| 
           
  | 
    
| 
           
  | 
    
| 
         
 Soyee Hui Heer Introducing the selection, Duggal takes a dig at the
        muckraking that has dominated short-story writing in India, as
        elsewhere, for a long time: "To describe the filth in all its
        filthy detail for showing how dirty it is cannot in my view be the
        purpose of the eternal art of story telling." He names Lihaf
        of Ismat Chugtai and Kali Shalwar of Saadat Hasan Manto as two of
        the better-known samples of this trend. Elaborating he says – filth
        does have a place in this art but only if it highlight the beauty around
        it.  Almost all his finely chiselled characters show that they have
        minds of their own. Be it the cows (Baggi in Letri ki ek Subah or
        Neeli) or Mhaja, the tongawala, or the forceful but womanly Santi (in Safedposh)
        – they are all ruled by their hearts rather than their heads. Mhaja,
        the voluble and old tongawala of Delhi who fails to get even one
        passenger over the whole summer day, shows fatherly concern and
        character when he forces the amorous young couple off his tonga after
        realising that the firangi paramour is accompanying a school-girl
        who used to ride his tonga to school for full 10 years.  Manglo, the
        proud and doting mother of an only son who joined "santji’s"
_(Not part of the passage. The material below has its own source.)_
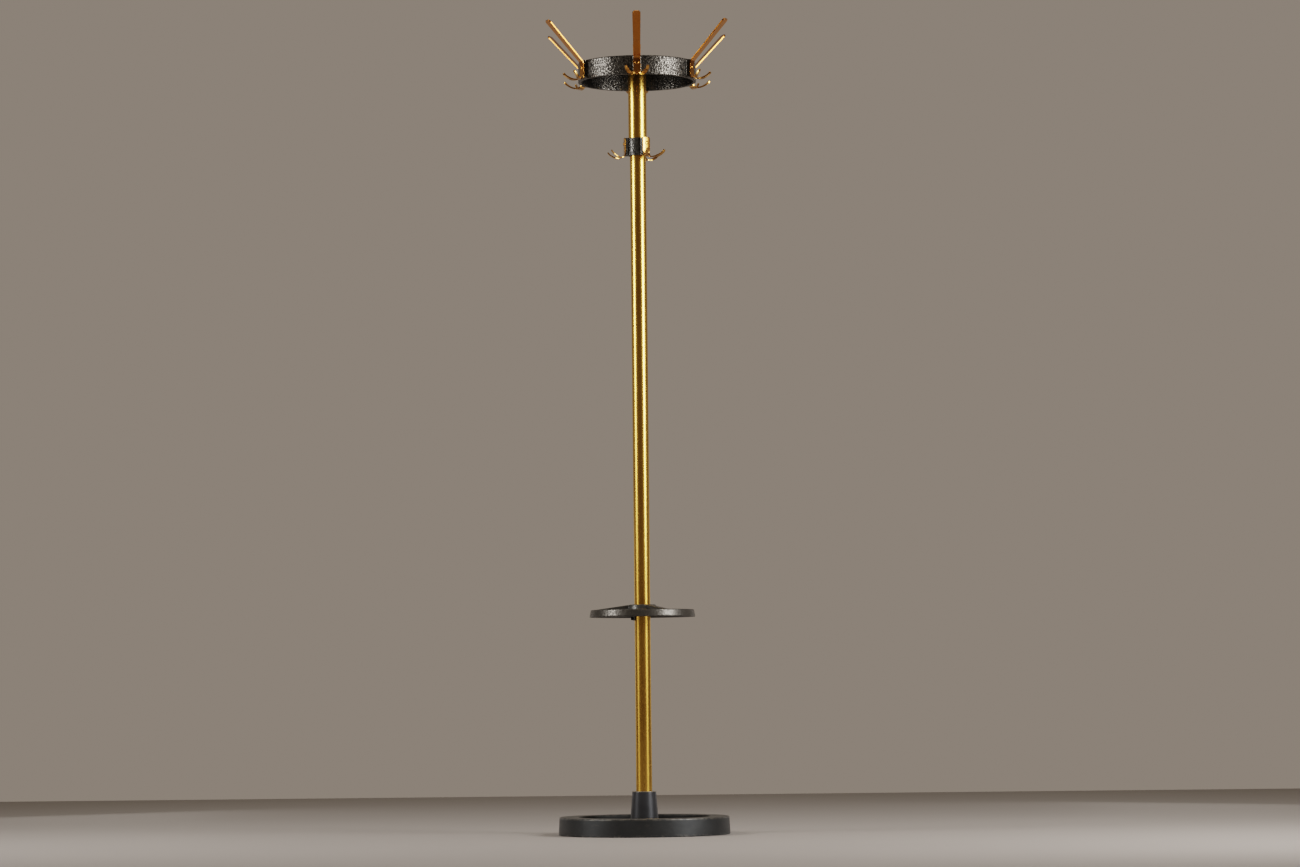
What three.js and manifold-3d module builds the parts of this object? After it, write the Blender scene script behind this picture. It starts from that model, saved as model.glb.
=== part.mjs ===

        bandwagon, does not shed even one tear when her terrorist son is felled
        by the police and just says "chalo chutti payee". But
        her tears do not stop when she learns of the death of the Brahmin young
        man of her village who dies defending the honour of his sister. Duggal’s
        stories are about everyday characters with spontaneity and a capacity to
        surprise. Chameli, the young wife of long-time mali of a government
        bungalow, on Holi day smears the aristocratic and insular occupant of
        the bungalow with all the colours she has been keeping ready for the
        festivities. Heer, in the title story of the present selection, is the
        personification of the dormant desires of the middle-aged
        childhood-widow, Devaki, awakened by just one touch of a young doctor’s
        hand on her shoulder when she goes with him inside a dark room to get
        her eyes tested. The dusky single woman smoking endlessly and sitting
        besides a sardarji during an international flight is drawn to him, but
        contrary to the ways of smugglers (which she is) forbids him from
        carrying her heavy gold-laden bag and snatches it from him just a few
        steps short of the customs counter. All his stories are peopled by
        lively characters. Some of the stories in the collection — selected
        from 30 of his books of stories published in Punjabi so far — can be
        placed on a timeline that starts much before the traumatic Partition and
        ends around the tragic events connected with terrorism in Punjab. But
        like the other stories that cannot be thus placed, they too have a
        quality of timelessness about them. The collection is designed to give
        the reader a feel of the rich variety of Duggal’s writings.